Kennedy's results weren't pretty, especially the week before Microsoft released its own benchmark tests showing how Win 2000 DataCenter and SQL Server running on a 16-way Unisys server can energize enterprise resource planning applications.
Truth in testing
There is no doubt that the so-called shrinkwrap software contracts that restrict benchmark tests give vendors a firm grip on the testing process, especially for databases. Software makers say there are good reasons.
"There are a lot of variables in database testing, and if you don't control variables, it is easy to get results that are skewed," says Jeff Ressler, lead product manager for SQL Server.
But the restriction exists in part because of sophisticated testing tools that are drill sergeants for software.
To wit, the restriction was dropped for Exchange 2000 because "there was little risk of anyone running a benchmark test and publicizing it, particularly since there's no good, standard tool for doing so out there," says Stan Sorenson, product manager for Exchange.
"A lot of times testers rush, and that concerns us," Ressler says.
A typical software test involves details on what is being tested, how it's tested, on what hardware and with what specific testing tools. And tests always include re-creating the acquired result multiple times.
Ressler says Microsoft has never denied a customer request to share benchmarking results with another customer, "but the media is different."
Microsoft took issue with Kennedy's tests for a number of reasons, including the hardware and drivers used, and because he used the database to test operating system performance. The benchmark restriction applies not only to direct tests on SQL Server but also to any test environment that includes the software.
The wrangling with Kennedy points to the fact that testing, especially of databases, is a touchy subject.
"If someone comes out with better [transaction] numbers than yours, you live and die by that," says Tom Henderson, principal researcher for Extreme Labs.

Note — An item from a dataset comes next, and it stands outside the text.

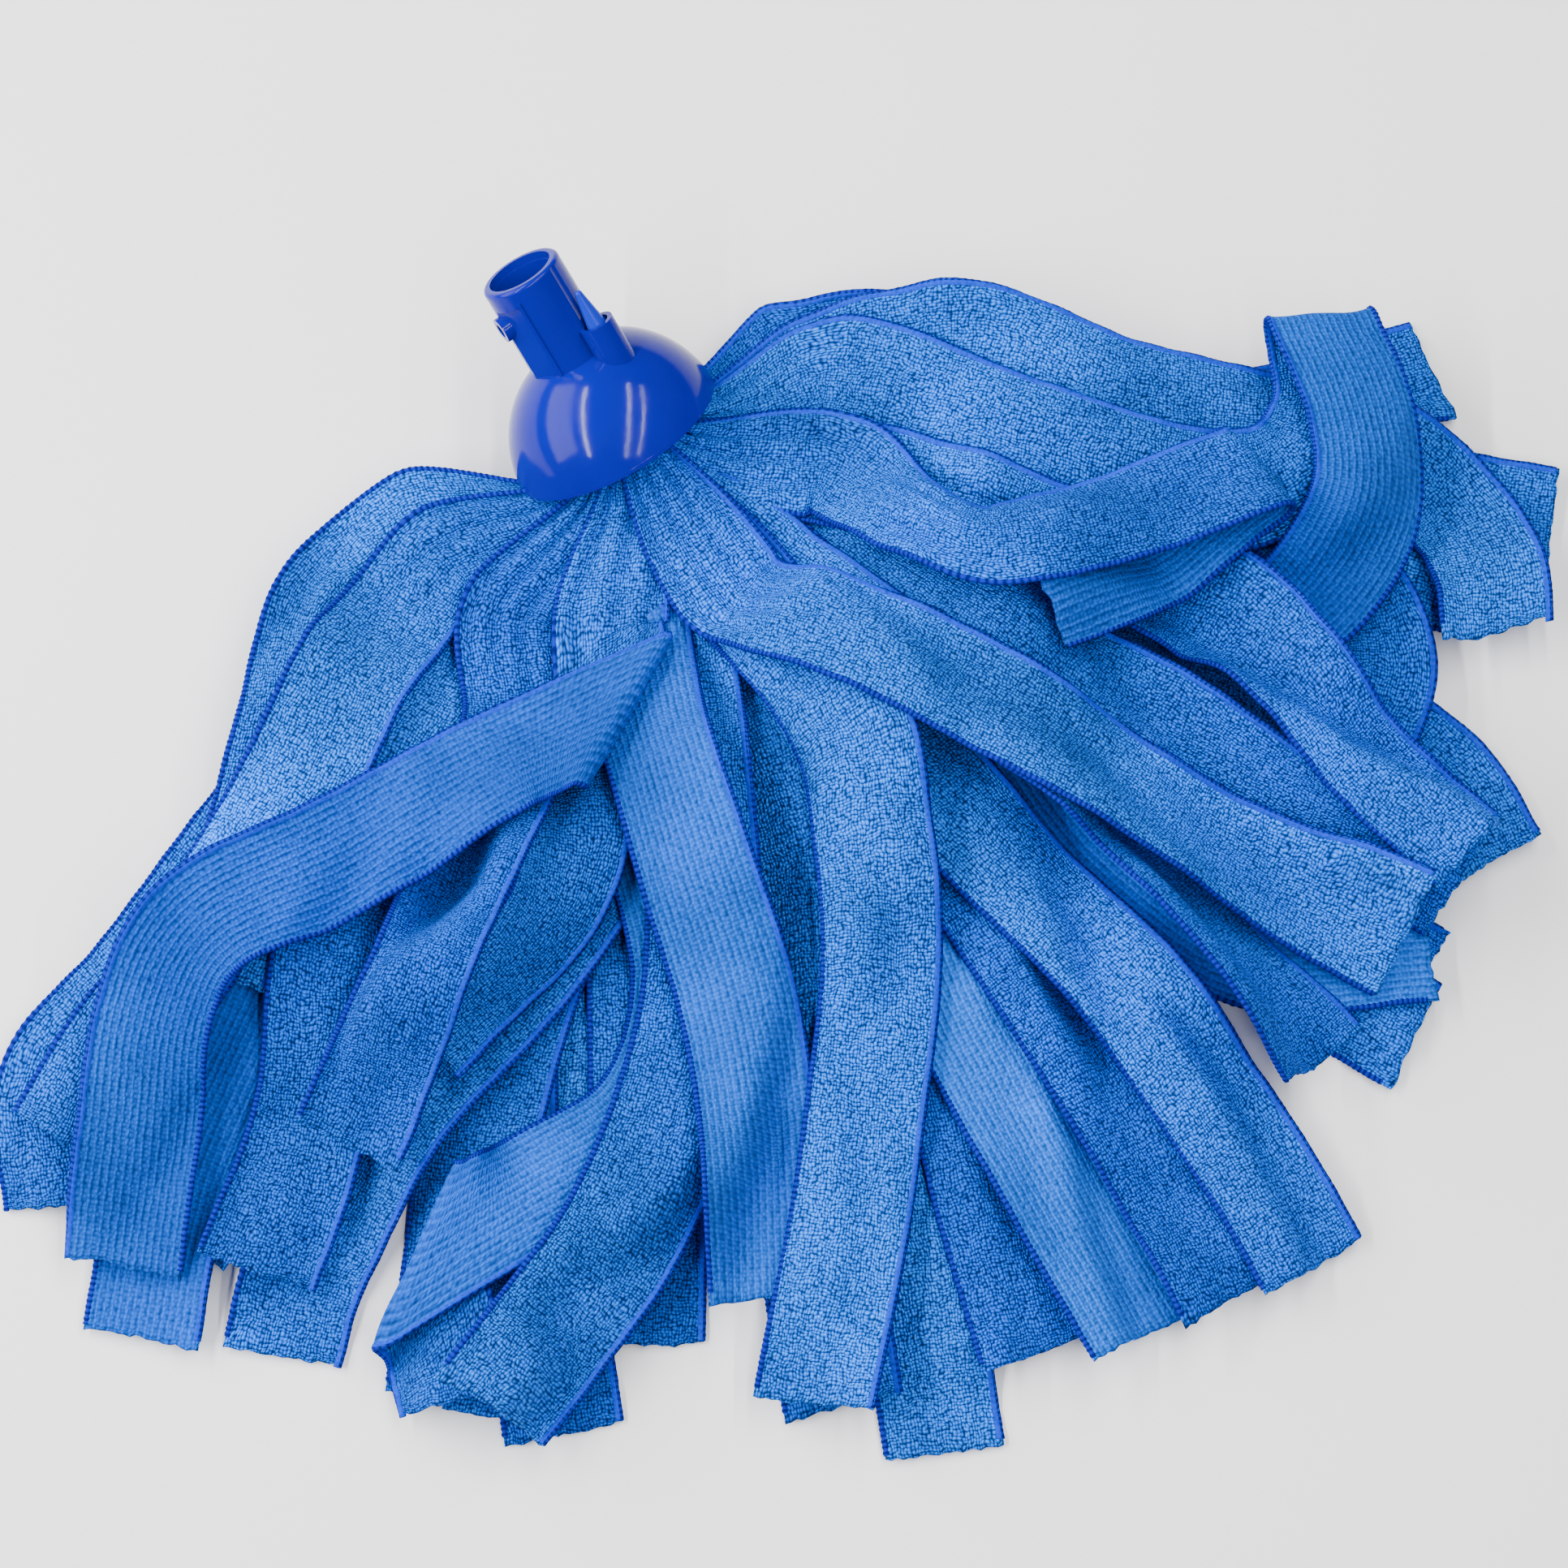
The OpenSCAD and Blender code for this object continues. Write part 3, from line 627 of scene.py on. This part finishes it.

He says there is spin control exerted by vendors regarding benchmark tests - not so much over the results, but rather over what gets tested.
"It makes the vendors' lives easier, they don't have to be on the defensive all the time," Henderson says.
John Bass, technical director for Centennial Networking Labs at North Carolina State University in Raleigh, says testing is a real game.
"I always let Microsoft know what I am doing and work with them, but I never divulge my results until they are published," Bass says. "If you say too much, the game goes in their favor. Microsoft is a master of muddying the waters so it doesn't look like they are playing the licensing agreement game."
The game has found its way into legal arenas, where the debate centers on the merits of the benchmark restriction.
"The benchmarking ban is very controversial," says Cem Kaner, a professor of computer science at the Florida Institute of Technology and a lawyer.
"Commercial customers have the same right to information and comparative data as any consumer," Kaner says. "It's an attack on the free-market economy to block the press from revealing that second-rate products are second-rate."
Ray Nimmer, author of the controversial Uniform Computer Information Transactions Act (UCITA), says contract law on the benchmark issue is not changed by the proposed UCITA law.
Instead, he says, UCITA will offer protection against contractual abuses.
However, the issue raised by UCITA critics is that consumers or software testers such as Kennedy would face daunting costs to mount a legal challenge, and that will chill any desire to fight the benchmark restriction. There has never been a single court case on the benchmark issue, according to Kaner.
And Kennedy has no plans to bring the first such case to court.
The upshot for enterprise network executives is that they will never be able to evaluate if his tests reveal insights into Win 2000 performance or insights into Kennedy's method for testing products.